Task instructions -
Within the data that follows, set down exactly the lines from the one containing "cylinder(r = skin_r + bond_rise, h" through the one containing "from __future__ import annotations", both ends included.

Entries supplied -
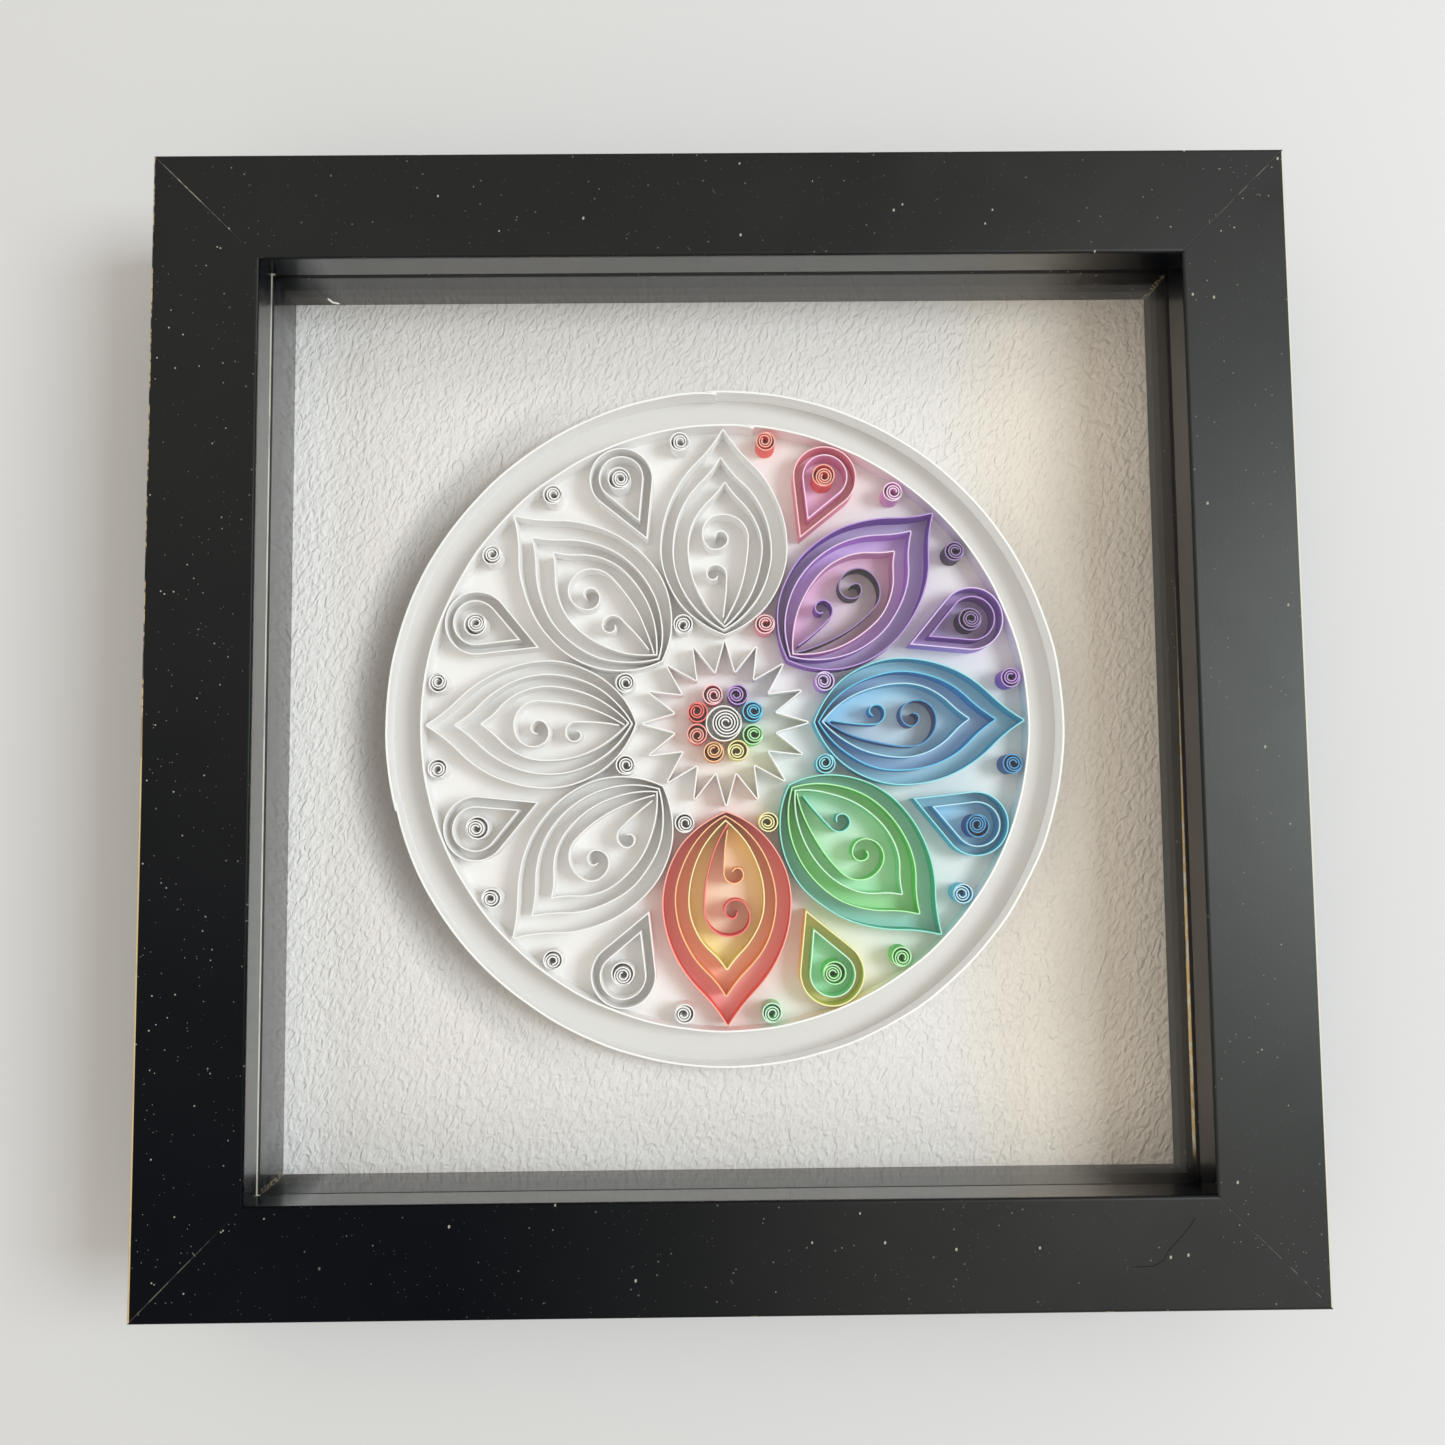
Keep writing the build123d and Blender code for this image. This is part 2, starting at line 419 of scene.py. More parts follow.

* * *

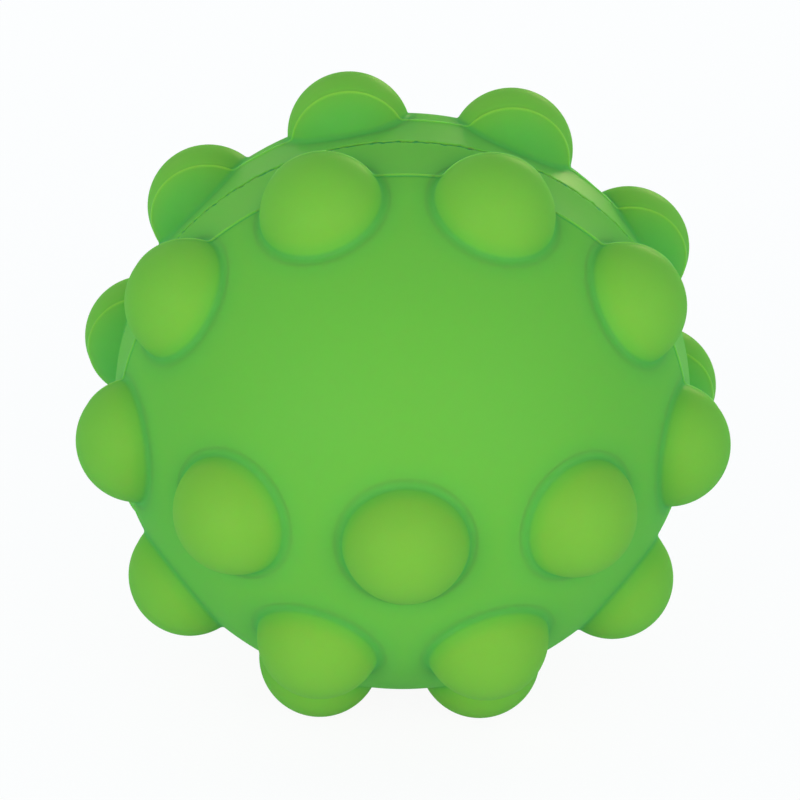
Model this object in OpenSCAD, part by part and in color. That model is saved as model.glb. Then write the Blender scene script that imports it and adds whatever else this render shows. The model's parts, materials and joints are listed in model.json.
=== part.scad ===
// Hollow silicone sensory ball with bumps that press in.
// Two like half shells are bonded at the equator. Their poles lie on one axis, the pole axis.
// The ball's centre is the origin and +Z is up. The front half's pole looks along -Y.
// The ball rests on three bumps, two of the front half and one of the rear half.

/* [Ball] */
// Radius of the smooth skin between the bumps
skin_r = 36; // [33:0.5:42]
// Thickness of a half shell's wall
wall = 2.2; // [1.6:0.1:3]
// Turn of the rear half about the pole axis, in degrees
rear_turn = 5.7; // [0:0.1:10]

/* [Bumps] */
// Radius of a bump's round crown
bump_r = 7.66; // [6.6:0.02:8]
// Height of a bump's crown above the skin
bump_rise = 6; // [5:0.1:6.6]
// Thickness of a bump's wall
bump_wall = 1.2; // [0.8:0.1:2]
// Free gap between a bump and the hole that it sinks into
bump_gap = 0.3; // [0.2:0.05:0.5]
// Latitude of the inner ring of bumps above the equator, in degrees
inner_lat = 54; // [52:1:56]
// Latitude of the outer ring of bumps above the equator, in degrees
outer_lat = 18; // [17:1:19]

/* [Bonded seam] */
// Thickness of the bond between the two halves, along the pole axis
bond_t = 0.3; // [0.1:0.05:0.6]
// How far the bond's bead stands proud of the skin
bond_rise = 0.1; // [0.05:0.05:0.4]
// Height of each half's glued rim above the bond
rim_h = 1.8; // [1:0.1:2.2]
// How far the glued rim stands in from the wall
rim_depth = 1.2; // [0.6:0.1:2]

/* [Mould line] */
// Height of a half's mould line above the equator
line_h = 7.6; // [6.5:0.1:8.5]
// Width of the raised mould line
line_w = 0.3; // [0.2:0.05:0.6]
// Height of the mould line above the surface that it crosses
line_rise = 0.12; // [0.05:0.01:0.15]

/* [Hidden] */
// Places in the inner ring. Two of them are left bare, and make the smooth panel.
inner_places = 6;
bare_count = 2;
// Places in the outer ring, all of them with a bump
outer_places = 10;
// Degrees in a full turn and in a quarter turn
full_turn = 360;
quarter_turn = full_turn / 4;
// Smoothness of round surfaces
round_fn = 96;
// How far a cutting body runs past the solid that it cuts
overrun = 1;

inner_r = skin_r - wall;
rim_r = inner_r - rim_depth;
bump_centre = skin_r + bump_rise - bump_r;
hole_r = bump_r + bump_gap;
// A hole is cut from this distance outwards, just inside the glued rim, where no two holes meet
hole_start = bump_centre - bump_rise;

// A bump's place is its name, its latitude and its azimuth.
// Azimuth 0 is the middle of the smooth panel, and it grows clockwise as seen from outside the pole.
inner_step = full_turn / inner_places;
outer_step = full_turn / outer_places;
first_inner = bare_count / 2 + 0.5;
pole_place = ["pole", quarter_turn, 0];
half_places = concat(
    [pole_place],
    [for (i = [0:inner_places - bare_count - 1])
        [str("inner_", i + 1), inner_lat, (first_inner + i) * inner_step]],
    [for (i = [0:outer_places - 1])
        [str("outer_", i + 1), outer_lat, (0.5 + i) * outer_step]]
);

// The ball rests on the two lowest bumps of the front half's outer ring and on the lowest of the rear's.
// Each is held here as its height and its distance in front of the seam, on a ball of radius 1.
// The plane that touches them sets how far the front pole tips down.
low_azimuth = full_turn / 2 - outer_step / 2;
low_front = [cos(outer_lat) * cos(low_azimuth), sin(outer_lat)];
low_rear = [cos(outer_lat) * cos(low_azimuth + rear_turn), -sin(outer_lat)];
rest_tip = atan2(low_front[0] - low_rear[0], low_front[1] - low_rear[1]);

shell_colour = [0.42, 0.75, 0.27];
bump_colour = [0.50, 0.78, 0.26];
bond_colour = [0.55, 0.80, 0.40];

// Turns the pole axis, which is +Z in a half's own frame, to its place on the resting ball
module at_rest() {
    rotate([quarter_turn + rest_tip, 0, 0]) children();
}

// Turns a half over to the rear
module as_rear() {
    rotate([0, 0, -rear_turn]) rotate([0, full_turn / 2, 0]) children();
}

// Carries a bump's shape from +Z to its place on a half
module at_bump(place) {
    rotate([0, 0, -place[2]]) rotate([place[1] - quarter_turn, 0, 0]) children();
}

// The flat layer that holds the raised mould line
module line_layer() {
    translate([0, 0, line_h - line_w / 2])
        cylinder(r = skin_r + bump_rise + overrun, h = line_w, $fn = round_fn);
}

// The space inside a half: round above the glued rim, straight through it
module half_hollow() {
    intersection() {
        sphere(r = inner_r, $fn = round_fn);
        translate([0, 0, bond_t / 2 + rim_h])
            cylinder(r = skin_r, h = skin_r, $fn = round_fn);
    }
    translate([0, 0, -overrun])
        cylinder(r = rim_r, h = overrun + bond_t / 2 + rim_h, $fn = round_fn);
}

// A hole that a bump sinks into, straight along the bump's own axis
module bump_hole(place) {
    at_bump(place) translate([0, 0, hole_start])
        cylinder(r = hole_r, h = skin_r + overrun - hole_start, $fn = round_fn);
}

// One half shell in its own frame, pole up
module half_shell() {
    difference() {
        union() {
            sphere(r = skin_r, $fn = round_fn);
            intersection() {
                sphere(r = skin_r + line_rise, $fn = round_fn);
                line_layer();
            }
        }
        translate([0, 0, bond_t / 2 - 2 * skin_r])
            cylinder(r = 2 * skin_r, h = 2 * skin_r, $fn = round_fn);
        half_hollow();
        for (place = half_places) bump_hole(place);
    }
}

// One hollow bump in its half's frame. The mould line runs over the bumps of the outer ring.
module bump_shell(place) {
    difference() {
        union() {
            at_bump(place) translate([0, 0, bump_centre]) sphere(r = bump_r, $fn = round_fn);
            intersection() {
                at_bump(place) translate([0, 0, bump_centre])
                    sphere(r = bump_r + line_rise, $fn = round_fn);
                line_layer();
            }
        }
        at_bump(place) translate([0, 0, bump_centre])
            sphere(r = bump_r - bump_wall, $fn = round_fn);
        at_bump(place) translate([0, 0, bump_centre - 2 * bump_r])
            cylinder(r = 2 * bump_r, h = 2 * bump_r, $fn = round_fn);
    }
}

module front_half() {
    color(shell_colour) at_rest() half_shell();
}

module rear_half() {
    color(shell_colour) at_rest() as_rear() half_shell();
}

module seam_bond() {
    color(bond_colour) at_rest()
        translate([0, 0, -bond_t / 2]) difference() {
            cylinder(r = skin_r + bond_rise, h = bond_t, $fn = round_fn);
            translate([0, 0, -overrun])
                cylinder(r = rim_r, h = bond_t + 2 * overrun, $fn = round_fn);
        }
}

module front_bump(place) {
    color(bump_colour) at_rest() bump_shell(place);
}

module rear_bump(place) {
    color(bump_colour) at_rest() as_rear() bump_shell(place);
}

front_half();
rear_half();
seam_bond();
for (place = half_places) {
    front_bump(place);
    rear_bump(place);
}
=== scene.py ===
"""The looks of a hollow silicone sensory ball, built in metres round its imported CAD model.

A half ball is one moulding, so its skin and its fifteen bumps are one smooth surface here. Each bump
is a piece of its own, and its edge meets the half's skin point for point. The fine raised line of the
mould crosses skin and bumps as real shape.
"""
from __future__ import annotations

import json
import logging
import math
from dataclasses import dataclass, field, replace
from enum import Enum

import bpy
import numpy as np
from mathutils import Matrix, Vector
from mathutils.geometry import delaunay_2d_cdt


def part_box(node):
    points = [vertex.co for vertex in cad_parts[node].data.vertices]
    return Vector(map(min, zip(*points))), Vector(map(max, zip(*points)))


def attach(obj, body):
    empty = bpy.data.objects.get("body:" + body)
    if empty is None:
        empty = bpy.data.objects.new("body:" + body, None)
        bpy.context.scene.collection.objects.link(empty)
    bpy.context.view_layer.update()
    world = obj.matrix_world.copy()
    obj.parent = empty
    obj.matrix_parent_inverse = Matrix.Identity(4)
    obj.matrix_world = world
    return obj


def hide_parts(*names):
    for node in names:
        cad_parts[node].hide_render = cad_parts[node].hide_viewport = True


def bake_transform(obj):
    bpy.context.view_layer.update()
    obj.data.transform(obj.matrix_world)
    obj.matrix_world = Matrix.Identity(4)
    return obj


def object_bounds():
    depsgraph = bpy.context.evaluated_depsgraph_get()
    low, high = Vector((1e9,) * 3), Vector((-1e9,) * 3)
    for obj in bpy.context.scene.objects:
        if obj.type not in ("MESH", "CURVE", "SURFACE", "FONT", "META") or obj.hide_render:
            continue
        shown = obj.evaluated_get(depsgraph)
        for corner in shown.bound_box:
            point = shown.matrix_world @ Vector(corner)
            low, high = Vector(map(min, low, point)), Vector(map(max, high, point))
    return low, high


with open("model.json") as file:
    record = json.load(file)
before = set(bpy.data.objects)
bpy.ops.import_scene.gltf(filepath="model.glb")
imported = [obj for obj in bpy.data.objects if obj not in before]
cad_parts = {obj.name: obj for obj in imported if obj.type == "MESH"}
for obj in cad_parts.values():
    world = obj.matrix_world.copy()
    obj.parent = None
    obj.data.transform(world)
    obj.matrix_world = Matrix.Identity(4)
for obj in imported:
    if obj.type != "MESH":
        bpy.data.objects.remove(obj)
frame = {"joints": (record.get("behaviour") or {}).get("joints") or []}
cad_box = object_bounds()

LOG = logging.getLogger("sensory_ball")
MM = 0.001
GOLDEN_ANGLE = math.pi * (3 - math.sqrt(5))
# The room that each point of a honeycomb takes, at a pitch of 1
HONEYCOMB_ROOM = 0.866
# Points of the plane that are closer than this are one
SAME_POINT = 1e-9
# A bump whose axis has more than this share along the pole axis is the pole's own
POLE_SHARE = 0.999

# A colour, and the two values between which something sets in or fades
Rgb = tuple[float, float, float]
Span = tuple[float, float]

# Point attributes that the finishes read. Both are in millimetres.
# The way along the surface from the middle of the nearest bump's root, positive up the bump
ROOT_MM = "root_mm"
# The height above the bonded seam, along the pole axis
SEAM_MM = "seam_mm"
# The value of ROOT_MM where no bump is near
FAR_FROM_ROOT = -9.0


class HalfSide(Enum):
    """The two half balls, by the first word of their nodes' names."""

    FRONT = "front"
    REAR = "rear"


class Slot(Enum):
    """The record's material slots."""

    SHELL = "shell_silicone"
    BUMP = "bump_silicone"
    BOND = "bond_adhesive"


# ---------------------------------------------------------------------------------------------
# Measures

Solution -
            cylinder(r = skin_r + bond_rise, h = bond_t, $fn = round_fn);
            translate([0, 0, -overrun])
                cylinder(r = rim_r, h = bond_t + 2 * overrun, $fn = round_fn);
        }
}

module front_bump(place) {
    color(bump_colour) at_rest() bump_shell(place);
}

module rear_bump(place) {
    color(bump_colour) at_rest() as_rear() bump_shell(place);
}

front_half();
rear_half();
seam_bond();
for (place = half_places) {
    front_bump(place);
    rear_bump(place);
}
=== scene.py ===
"""The looks of a hollow silicone sensory ball, built in metres round its imported CAD model.

A half ball is one moulding, so its skin and its fifteen bumps are one smooth surface here. Each bump
is a piece of its own, and its edge meets the half's skin point for point. The fine raised line of the
mould crosses skin and bumps as real shape.
"""
from __future__ import annotations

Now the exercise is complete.